Secondly, the Act expressly excludes the application of natural justice to a variety of Ministerial decisions, including which regional processing centre the asylum seeker should be sent to, and which countries should be identified as regional processing centres.  According to the explanatory memorandum, allowing natural justice (such as the ability to appeal the Ministers determination) would ‘negate the policy objective to arrange for persons to be taken quickly for processing offshore’.  Denying individuals their right to natural justice in the name of expediency raises serious concerns about Australia’s respect for fundamental human rights, particularly the right to a fair hearing enshrined in Article 14 of the ICCPR.

Finally, when the legislation was introduced it was not accompanied by a Statement of Compatibility with human rights, contrary to the Human Rights (Parliamentary Scrutiny) Act 2011. The reason for this omission is said to be based on a very narrow view that the 2012 Bill was one amending an earlier 2011 Bill, so the requirement to introduce a Statement (which is mandatory for all laws introduced to Parliament since January 2012) was not enlivened. The failure to produce such a Statement on this narrow view and in circumstances where the law clearly raises human rights issues calls into question the legitimacy of Australia’s recent National Framework for Human Rights, which seeks to promote greater scrutiny of legislation for compliance with international human rights obligations.

Legal issues aside, the new offshore processing regime is also central to a wider discussion about the nature of the global political economy and how forced migration is endemic to globalising neoliberal economic systems.

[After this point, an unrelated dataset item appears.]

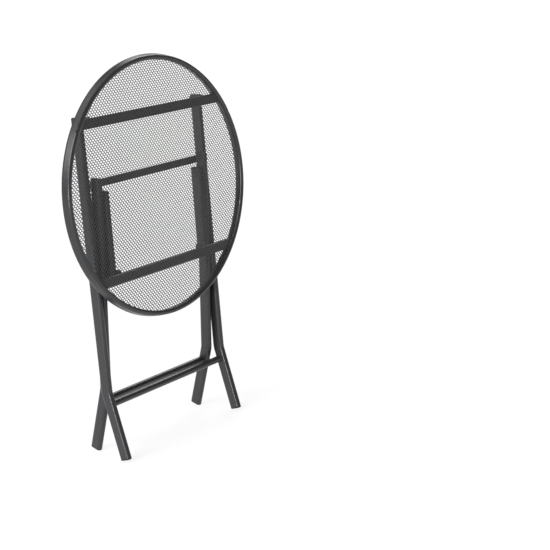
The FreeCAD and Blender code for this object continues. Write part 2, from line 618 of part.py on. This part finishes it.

A reframing of the whole debate centralising this would be not only helpful, but necessary in any attempt to move forward.

Forced migration is a global issue that reflects the structural inequality of the world we live in.  When our world is moulded by war, harsh borders, trade liberalisation and climate change, the instance of people being displaced is going to continually increase.  Australia, like all industrial countries, has a hand in this.

Today, more people migrate than any point in history, and this is increasing.  In 2000, the UN estimated 195 million people migrating, rising to 214 Million people in 2005. In the past, we saw migration predominately originating in Europe. Today, due to the myriad of push factors borne by the Global South, we see a pattern where people are trying to cross the South-North divide.

Continuing to support the populist notion of ‘stopping the boats’ through policies such as offshore processing shows a fundamental failure to conceptualise global neoliberal economic structures that contribute to pushing peopleto migrate.

The politics of deterrence that characterise this new policy misses the point and the laws that underpin that policy circumvent fundamental human rights protections. People will continue to seek refugee status, not only because it is their fundamental human right to do so, but more importantly because they rarely have any other choice.